I got to hear him, alright. And I got to do so in a more or less laid-back setting.
We were huddled around a table at BKB one night having a few beers. If memory serves me right, it was me, Giniling Festival/Penguin guitarist Bombee Duerme and his girlfriend Jihan Mallonga, Penguin singer/bassist Kat Castro, Ramiru's agent and friend Clarquin Aguilar and a few other friends. Bombee, who was toying with an acoustic guitar at that time, urged Ramiru to play a few tunes and handed him the instrument. Ramiru obliged after some hesitation (he's coy by nature) and started playing a few songs.
Everyone fell silent to let the 21-year-old's suave and husky vocals take over.
While listening to Ramiru play, Jihan said something that pretty much summarized the sentiment of everyone in the table: "Ang sarap makinig lang. Nakaupo ka lang, may hawak kang beer, tapos pumikit ka na lang."
Okay, those weren't the exact words she said, but you get the point.
To date, Ramiru has already written a number of originals but is yet to lay them down on record. Suffice to say though, his collection of adult alternative songs influenced by the likes of John Mayer and Dave Matthews is worth checking out.
If you want to catch him live, you might have a good shot of doing so by visiting Black Kings' Bar. That's where he usually plays.
Check Ramiru and his music out on Facebook here: http://www.facebook.com/RamiruBand.
3) Candy Candy
At first look, a name such as "Candy Candy" would lead anyone to assume that the band going by this moniker plays music that elicits images of rainbows, sunshine, and flowers... and the occasional unicorn. Thinking along those lines would be fine. Hell, thinking along those lines is perfect. Candy Candy sounds pop through and through.
Reason why I found myself sort of gape-mouthed when the band breezed through a set laden with breakdowns and chunky riffs at the show where I watched them for the first time some months ago. It wasn't what I expected.

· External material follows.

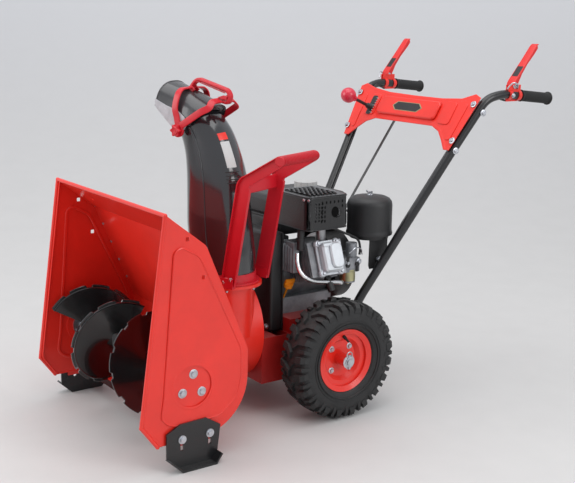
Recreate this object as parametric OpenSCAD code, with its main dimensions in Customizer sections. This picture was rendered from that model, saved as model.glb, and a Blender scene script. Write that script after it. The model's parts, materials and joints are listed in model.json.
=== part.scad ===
// Two-stage walk-behind snow blower with a 61 cm intake.
// X runs across the machine, with +X on the operator's left. The auger is towards -Y.
// Z is up and the ground is at z = 0. The origin lies on the ground under the middle of the machine.
// Inside each module, y is measured from the wheel axle; placed() moves a piece to its final place.

/* [Intake] */
// Width of the intake over its side plates
clearing_w = 620; // [520:10:740]
// Thickness of the intake's sheet steel
sheet = 2.5; // [1.5:0.5:4]
// Distance from the wheel axle to the auger axle
auger_reach = 501; // [490:1:560]
// Height of the auger axle
auger_z = 203; // [200:1:210]
// Outer radius of the auger flights
auger_r = 128; // [90:1:129]
// Turns of each flight between the gearbox and the side plate
auger_turns = 1.25; // [0.75:0.25:2]

/* [Impeller] */
// Outer radius of the impeller drum
drum_r = 150; // [135:1:155]
// Height of the impeller shaft above the auger axle
worm_offset = 35; // [32:1:40]
// Number of impeller blades
impeller_blades = 4; // [3:1:6]

/* [Chute] */
// Sideways place of the chute
chute_x = 90; // [60:1:96]
// Outer radius of the chute's round foot
chute_r = 66; // [55:1:70]
// Height of the ring that the chute turns on
chute_z = 388; // [385:1:395]
// Direction that the parked chute turns to, from straight ahead
chute_park = -69; // [-90:1:90]
// Half the width of the chute's top
chute_half_w = 56; // [48:1:60]

/* [Wheels] */
// Outer radius of the tyres
tyre_r = 165; // [150:1:180]
// Width of a tyre
tyre_w = 104; // [80:1:115]
// Radius of the rim flange
rim_r = 88; // [80:1:95]
// Distance from the middle of the machine to the middle of a tyre
track_half = 238; // [225:1:270]
// Radius of the wheel axle
axle_r = 9.5; // [8:0.5:12]

/* [Handlebar] */
// Outer radius of the handlebar tube
bar_r = 12.7; // [11:0.1:14]
// Half the distance between the grips
grip_half = 282; // [262:1:310]
// Distance from the wheel axle to the rear end of the grips
grip_reach = 741; // [700:1:860]
// Height of the grips
grip_z = 855; // [840:1:940]
// Length of a grip
grip_len = 118; // [90:1:130]
// Length of a clutch lever
lever_len = 143; // [120:1:190]

/* [Engine] */
// Height of the engine's mounting plate
deck_z = 262; // [255:1:270]
// Height of the crankshaft above the plate
crank_h = 106; // [95:1:115]
// Tilt of the cylinder above level
cyl_tilt = 20; // [10:1:25]

/* [Fits] */
// Radial clearance of a shaft in its bearing
run_fit = 0.05; // [0.02:0.01:0.1]
// Gap between pieces that move past each other
gap = 0.4; // [0.3:0.1:1]

/* [Hidden] */
$fn = 48;
tiny = 0.01;

lip_run = 645;
axle_y = -(grip_reach - lip_run) / 2;
half_w = clearing_w / 2;
plate_x = half_w - sheet;
auger_y = -auger_reach;
impeller_z = auger_z + worm_offset;
back_y = -343;
bowl_r = 135;
bowl_c = [back_y - bowl_r, auger_z];
front_top = [-570, 631];
rear_top = [-461, 546];
knee = [back_y, 272];
bottom_front = [-599, auger_z - bowl_r];
toe = [-641, 125];
drum_rear = -185;
drum_wall = 2.5;
crank_z = deck_z + crank_h;
chute_y = drum_rear - 72;
chassis_half = 140;
chassis_low = 92;
shaft_r = 9.5;
tube_r = 19;
flight_t = 4;
bolt_r = 4;
skid_travel = 25;
skid_bolt_z = 76;
skid_bolt_ys = [-536, -458];
axle_z = tyre_r;
disc_face = -84;
disc_r = 58;
disc_hub_r = 12;
friction_r = 30;
friction_x = 20;
hex_y = disc_face + friction_r + gap;
hex_z = axle_z + 15;
sprocket_small = 12;
sprocket_big = 36;
chain_x = -90;
pulley_y = -121;
drive_y = -104;
impeller_pulley_r = 84;
engine_pulley_r = 30;
disc_pulley_r = 38;
disc_z = hex_z;
belt_w = 10;
belt_t = 7;

// Handlebar: the same bends on both sides
bar_foot = [158, 118, 262];
bar_low = [160, 142, 300];
bar_dash = [235, 403, 709];
bar_bend = [266, 492, grip_z - 8];
bar_round = [272, 520, grip_z + 13];
bar_flat = [276, 556, grip_z + 15];
bar_end = [grip_half, grip_reach - 2, grip_z - 4];
lever_y = 592;
lever_z = grip_z + 38;
lever_rise = 52;
gear_x = -170;
gear_pivot = [gear_x, 492, 774];
dash_tilt = 31.8;

module placed() translate([0, axle_y, 0]) children();
// Draws a flat outline of (y, z) points and gives it a width along X
module across(x0, x1) translate([x0, 0, 0]) rotate([90, 0, 90]) linear_extrude(x1 - x0) children();
module x_rod(r, x0, x1) translate([x0, 0, 0]) rotate([0, 90, 0]) cylinder(r = r, h = x1 - x0);
module y_rod(r, y0, y1) translate([0, y1, 0]) rotate([90, 0, 0]) cylinder(r = r, h = y1 - y0);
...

On the flipside though, it still makes sense that the Cavite-based Candy Candy goes by that name if you were to listen to the songs. Despite the aforementioned qualities of the band's music, you can still hear very melodic singing and equally melodic guitar parts characteristic to a pop-punk/easycore unit such as them. That, plus the youthful vibe of their songs.
If you're curious about Candy Candy's sound, the band will be dropping the EP Roll Out on August 24, 2012 at Autonomy Bar in Mandaluyong. Check this teaser out:
Find out more about their pop-punk/easycore goodness here: http://www.facebook.com/candycandymusic
And then some...
I'll introduce this section of The Watchlist this month by asking a question: how can you possibly sing anything if the part that's lodged most in your head is the opening riff?
Curbside – “Welcome to the Curbside”
Groove, groove, and more groove.
It's one thing to have a song that uses groove as one hook and it's another when the groove IS the hook.
Don't get me wrong. The song is a really good one, as should rightfully be expected from a great band such as Curbside. I'm just emphasizing on the groove factor because it's the element that gives the song its oomph.
I've had this song in my head for a week already prior to this writing and the worst part is, it's not LSS per se.
"Jengjeng-jejeng-jejejeng-jegejengjengjejeng" goes the intro riff of the song. So goes myself too whenever I try to, uh, sing the song.